II. Les implications du décret du 09 décembre 2011 en ce qui concerne le MINREX
Les nouvelles attributions conférées au MINREX par le décret de 2011 suggèrent au moins deux attentes :
- Une excellente appropriation du nouveau texte par les agents publics : c’est ce que traduit en d’autres termes la formule suivant laquelle « la valeur des institutions se mesure à la capacité des hommes à les manœuvrer ». Il s’agit de dire que les nouvelles attributions conférées au MINREX ne deviendront effectives que pour autant que les acteurs interpellés s’attèleront à jouer effectivement leur rôle : aux personnels du MINREX concernés de faire preuve davantage de dynamisme et d’esprit d’entreprise afin de remplir effectivement les missions qui sont désormais les leur ; et aux agents des autres départements ministériels de s’abstenir d’exercer une résistance qui en réalité joue à la défaveur de l’intérêt général. A cet égard, il n’est pas exclu qu’à certains moments des arbitrages venant de la Primature, voire de la Présidence seront nécessaires pour clarifier les rôles des uns et des autres.
- Une révision du décret du 30 juillet 2005 portant organisation du MINREX : cela va de soi, au regard des nouvelles attributions conférées au département. Toutefois, une révision dans le sens de leur intégration dans le texte organique du MINREX devrait s’accompagner d’un renforcement des conditions de travail de son personnel. Et lorsqu’on évoque la condition du diplomate camerounais, la question d’un statut particulier rénové et adapté aux enjeux du moment ne saurait être passée sous silence.

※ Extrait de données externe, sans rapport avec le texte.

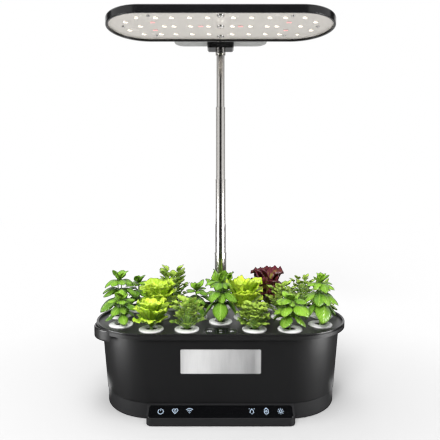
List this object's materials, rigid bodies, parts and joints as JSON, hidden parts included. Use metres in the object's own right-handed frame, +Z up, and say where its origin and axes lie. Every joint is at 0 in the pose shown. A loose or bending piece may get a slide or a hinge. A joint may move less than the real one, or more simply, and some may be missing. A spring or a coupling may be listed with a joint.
{
  "type": "countertop hydroponic garden",
  "caption": "Indoor hydroponic planter: black stadium-shaped water tank on a base with a touch console, planted seed-pod deck, and a grow lamp on a telescopic mast.",
  "frame": {"origin": "middle of the footprint's bounding box, on the surface that the rubber feet stand on", "axes": "+Z up, +X to the right seen from the console side, +Y from the console towards the mast"},
  "size_m": [0.43, 0.2392, 0.6516],
  "materials": {
    "base_plastic": "fine satin moulding",
    "foot_rubber": "matt",
    "screw_steel": "bright",
    "console_glass": "high gloss",
    "circuit_board": "solder mask",
    "inlet_plastic": "matt",
    "tank_plastic": "matt moulding",
    "plate_aluminium": "brushed",
    "pump_plastic": "matt",
    "impeller_plastic": "satin",
    "deck_plastic": "satin",
    "button_plastic": "gloss",
    "pod_plastic": "satin",
    "mast_steel": "polished lengthwise",
    "knuckle_plastic": "satin",
    "arm_paint": "satin grey",
    "lamp_plastic": "satin",
    "led_board": "white solder mask",
    "leaf_bright": "waxy leaf",
    "leaf_lime": "waxy leaf",
    "leaf_herb": "waxy leaf",
    "leaf_deep": "waxy leaf",
    "leaf_red": "waxy leaf"
  },
  "bodies": {
    "base": {"base_shell": "base_plastic", "base_plate": "base_plastic", "rubber_feet": "foot_rubber", "case_screws": "screw_steel", "console_glass": "console_glass", "control_board": "circuit_board", "power_inlet": "inlet_plastic", "mast_tube_1": "mast_steel"},
    "tank_assembly": {"tank": "tank_plastic", "nameplate": "plate_aluminium", "pump_body": "pump_plastic"},
    "impeller": {"pump_impeller": "impeller_plastic"},
    "lid": {"deck_lid": "deck_plastic"},
    "left_key": {"button_left": "button_plastic"},
    "middle_key": {"button_middle": "button_plastic"},
    "right_key": {"button_right": "button_plastic"},
    "mast_stage_2": {"mast_tube_2": "mast_steel"},
    "mast_stage_3": {"mast_tube_3": "mast_steel"},
    "lamp_head": {"mast_tube_4": "mast_steel", "mast_knuckle": "knuckle_plastic", "lamp_arm": "arm_paint", "lamp_housing": "lamp_plastic", "led_board": "led_board", "lamp_fasteners": "screw_steel"},
    "basket_01": {"pod_01": "pod_plastic", "plant_01": "leaf_bright"},
    "basket_02": {"pod_02": "pod_plastic", "plant_02": "leaf_lime"},
    "basket_03": {"pod_03": "pod_plastic", "plant_03": "leaf_herb"},
    "basket_04": {"pod_04": "pod_plastic", "plant_04": "leaf_deep"},
    "basket_05": {"pod_05": "pod_plastic", "plant_05": "leaf_bright"},
    "basket_06": {"pod_06": "pod_plastic", "plant_06": "leaf_bright"},
    "basket_07": {"pod_07": "pod_plastic", "plant_07": "leaf_deep"},
    "basket_08": {"pod_08": "pod_plastic", "plant_08": "leaf_lime"},
    "basket_09": {"pod_09": "pod_plastic", "plant_09": "leaf_deep"},
    "basket_10": {"pod_10": "pod_plastic", "plant_10": "leaf_deep"},
    "basket_11": {"pod_11": "pod_plastic", "plant_11": "leaf_lime"},
    "basket_12": {"pod_12": "pod_plastic", "plant_12": "leaf_herb"},
    "basket_13": {"pod_13": "pod_plastic", "plant_13": "leaf_herb"},
    "basket_14": {"pod_14": "pod_plastic", "plant_14": "leaf_deep"},
    "basket_15": {"pod_15": "pod_plastic", "plant_15": "leaf_herb"},
    "basket_16": {"pod_16": "pod_plastic", "plant_16": "leaf_bright"},
    "basket_17": {"pod_17": "pod_plastic", "plant_17": "leaf_red"},
    "basket_18": {"pod_18": "pod_plastic", "plant_18": "leaf_herb"}
  },
  "joints": [
    {"name": "tank_lift", "type": "slide", "parent": "base", "child": "tank_assembly", "axis": [0, 0, 1], "range_m": [0, 0.08]},
    {"name": "lid_lift", "type": "slide", "parent": "tank_assembly", "child": "lid", "axis": [0, 0, 1], "range_m": [0, 0.07]},
    {"name": "impeller_spin", "type": "hinge", "parent": "tank_assembly", "child": "impeller", "pos_m": [0.15, -0.02295, 0.0485], "axis": [0, -1, 0], "continuous": true},
    {"name": "left_key_press", "type": "slide", "parent": "lid", "child": "left_key", "axis": [0, 0, 1], "range_m": [-0.0008, 0], "stiffness_N_per_m": 150, "springref_m": 0.0002},
    {"name": "middle_key_press", "type": "slide", "parent": "lid", "child": "middle_key", "axis": [0, 0, 1], "range_m": [-0.0008, 0], "stiffness_N_per_m": 150, "springref_m": 0.0002},
    {"name": "right_key_press", "type": "slide", "parent": "lid", "child": "right_key", "axis": [0, 0, 1], "range_m": [-0.0008, 0], "stiffness_N_per_m": 150, "springref_m": 0.0002},
    {"name": "mast_slide_2", "type": "slide", "parent": "base", "child": "mast_stage_2", "axis": [0, 0, 1], "range_m": [-0.14, 0]},
    {"name": "mast_slide_3", "type": "slide", "parent": "mast_stage_2", "child": "mast_stage_3", "axis": [0, 0, 1], "range_m": [-0.135, 0]},
    {"name": "mast_slide_4", "type": "slide", "parent": "mast_stage_3", "child": "lamp_head", "axis": [0, 0, 1], "range_m": [-0.095, 0.035]},
    {"name": "basket_lift_01", "type": "slide", "parent": "lid", "child": "basket_01", "axis": [0, 0, 1], "range_m": [0, 0.06]},
    {"name": "basket_lift_02", "type": "slide", "parent": "lid", "child": "basket_02", "axis": [0, 0, 1], "range_m": [0, 0.06]},
    {"name": "basket_lift_03", "type": "slide", "parent": "lid", "child": "basket_03", "axis": [0, 0, 1], "range_m": [0, 0.06]},
    {"name": "basket_lift_04", "type": "slide", "parent": "lid", "child": "basket_04", "axis": [0, 0, 1], "range_m": [0, 0.06]},
    {"name": "basket_lift_05", "type": "slide", "parent": "lid", "child": "basket_05", "axis": [0, 0, 1], "range_m": [0, 0.06]},
    {"name": "basket_lift_06", "type": "slide", "parent": "lid", "child": "basket_06", "axis": [0, 0, 1], "range_m": [0, 0.06]},
    {"name": "basket_lift_07", "type": "slide", "parent": "lid", "child": "basket_07", "axis": [0, 0, 1], "range_m": [0, 0.06]},
    {"name": "basket_lift_08", "type": "slide", "parent": "lid", "child": "basket_08", "axis": [0, 0, 1], "range_m": [0, 0.06]},
    {"name": "basket_lift_09", "type": "slide", "parent": "lid", "child": "basket_09", "axis": [0, 0, 1], "range_m": [0, 0.06]},
    {"name": "basket_lift_10", "type": "slide", "parent": "lid", "child": "basket_10", "axis": [0, 0, 1], "range_m": [0, 0.06]},
    {"name": "basket_lift_11", "type": "slide", "parent": "lid", "child": "basket_11", "axis": [0, 0, 1], "range_m": [0, 0.06]},
    {"name": "basket_lift_12", "type": "slide", "parent": "lid", "child": "basket_12", "axis": [0, 0, 1], "range_m": [0, 0.06]},
    {"name": "basket_lift_13", "type": "slide", "parent": "lid", "child": "basket_13", "axis": [0, 0, 1], "range_m": [0, 0.06]},
    {"name": "basket_lift_14", "type": "slide", "parent": "lid", "child": "basket_14", "axis": [0, 0, 1], "range_m": [0, 0.06]},
    {"name": "basket_lift_15", "type": "slide", "parent": "lid", "child": "basket_15", "axis": [0, 0, 1], "range_m": [0, 0.06]},
    {"name": "basket_lift_16", "type": "slide", "parent": "lid", "child": "basket_16", "axis": [0, 0, 1], "range_m": [0, 0.06]},
    {"name": "basket_lift_17", "type": "slide", "parent": "lid", "child": "basket_17", "axis": [0, 0, 1], "range_m": [0, 0.06]},
    {"name": "basket_lift_18", "type": "slide", "parent": "lid", "child": "basket_18", "axis": [0, 0, 1], "range_m": [0, 0.06]}
  ]
}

En somme, tout en relevant ma satisfaction suite à l’adoption du décret de 2011, tout au moins en ce qui concerne le traitement réservé au MINREX, dans la mesure où il vient combler un certain nombre d’attentes que j’ai formulées dans des études antérieures, je voudrais terminer en nourrissant l’espoir que cette innovation marque les prémices de « la renaissance de notre diplomatie », pour citer un contemporain.